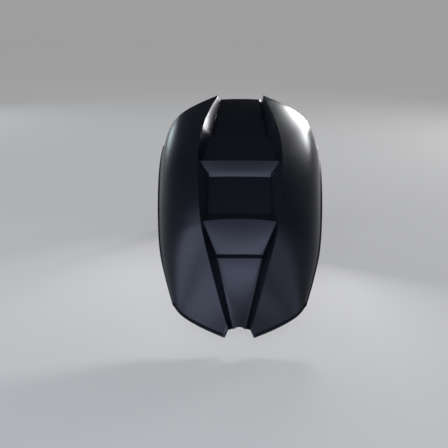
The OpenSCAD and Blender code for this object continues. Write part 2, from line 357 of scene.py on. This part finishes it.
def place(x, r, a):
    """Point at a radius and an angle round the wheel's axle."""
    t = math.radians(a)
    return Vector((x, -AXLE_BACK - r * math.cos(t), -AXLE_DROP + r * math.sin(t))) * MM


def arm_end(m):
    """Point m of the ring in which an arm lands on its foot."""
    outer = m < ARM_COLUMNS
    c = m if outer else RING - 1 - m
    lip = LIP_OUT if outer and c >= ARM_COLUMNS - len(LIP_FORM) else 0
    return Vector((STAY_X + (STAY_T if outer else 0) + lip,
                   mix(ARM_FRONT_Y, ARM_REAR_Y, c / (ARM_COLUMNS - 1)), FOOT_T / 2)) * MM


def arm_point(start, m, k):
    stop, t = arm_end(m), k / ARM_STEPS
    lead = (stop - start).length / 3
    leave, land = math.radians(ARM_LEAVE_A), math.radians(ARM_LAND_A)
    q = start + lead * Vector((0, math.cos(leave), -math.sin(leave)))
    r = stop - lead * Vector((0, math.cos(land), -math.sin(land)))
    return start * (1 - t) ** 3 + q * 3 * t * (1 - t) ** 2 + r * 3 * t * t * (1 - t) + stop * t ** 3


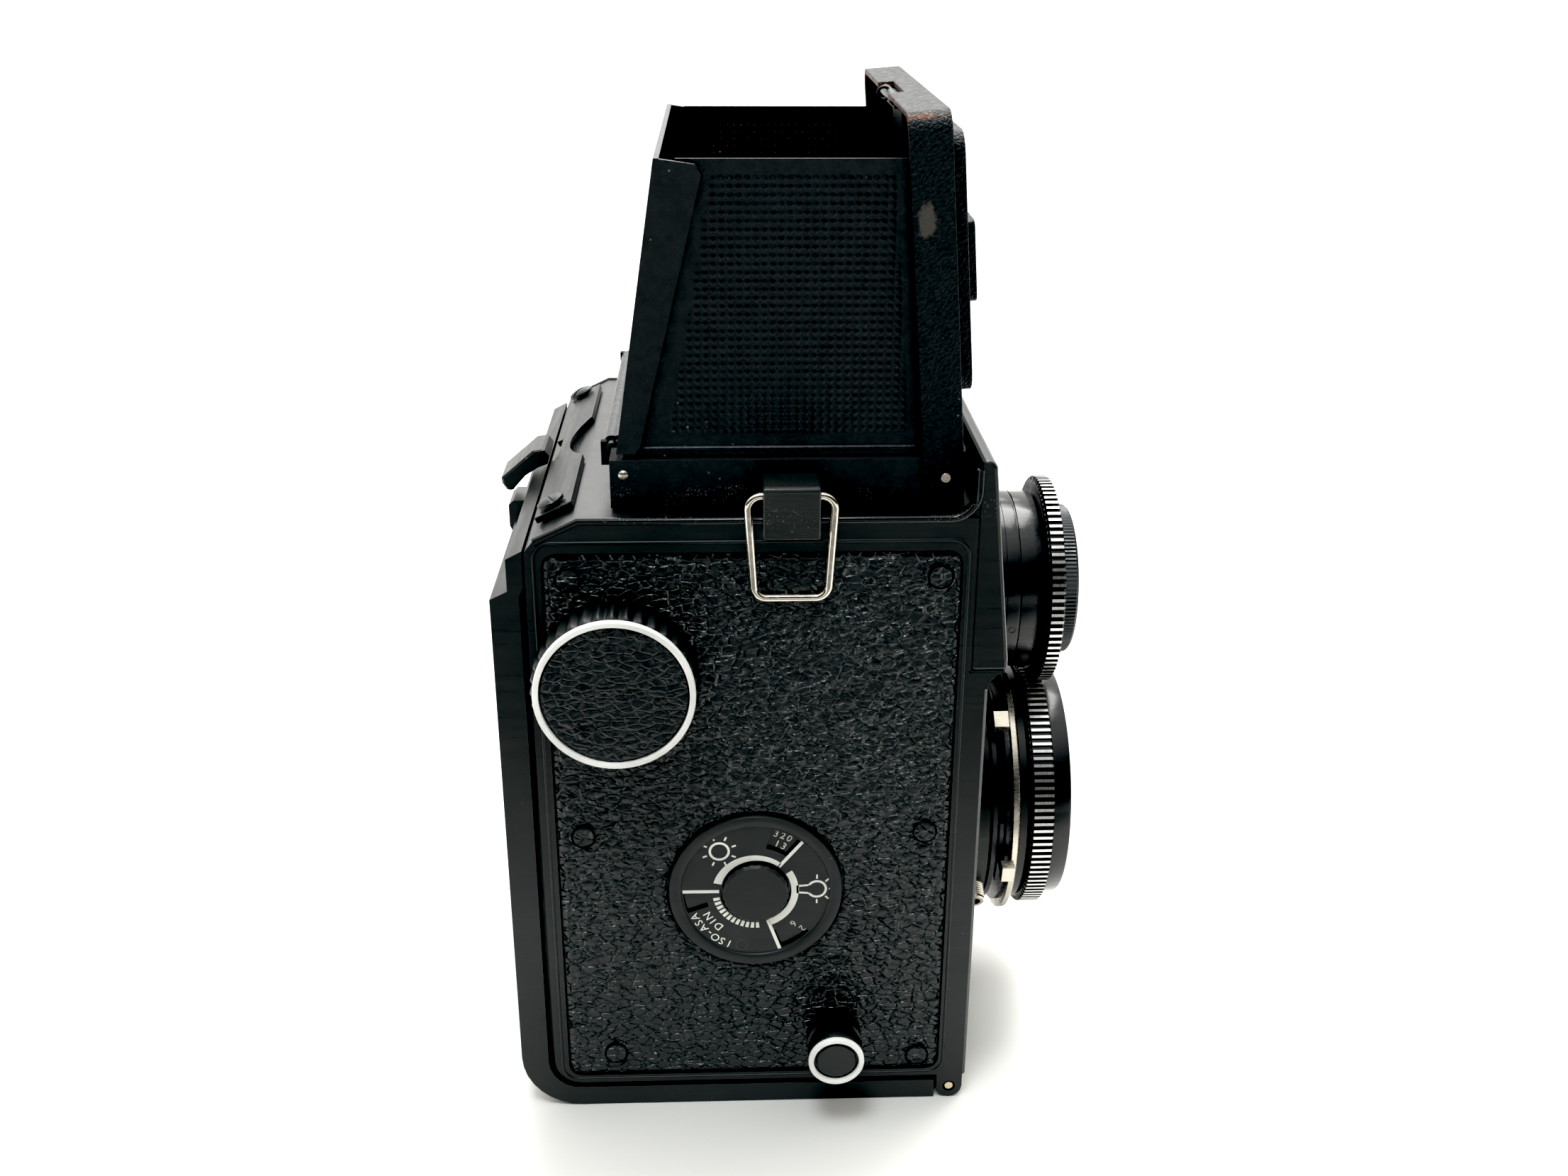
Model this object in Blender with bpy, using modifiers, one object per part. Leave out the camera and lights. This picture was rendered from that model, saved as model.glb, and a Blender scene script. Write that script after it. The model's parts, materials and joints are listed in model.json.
----------
→ **YOUR GOAL**: Identify every line where the string "from" appears.

→ **THE ANSWER**:
The OpenSCAD and Blender code for this object continues. Write part 2, from line 357 of scene.py on. This part finishes it.
Model this object in Blender with bpy, using modifiers, one object per part. Leave out the camera and lights. This picture was rendered from that model, saved as model.glb, and a Blender scene script. Write that script after it. The model's parts, materials and joints are listed in model.json.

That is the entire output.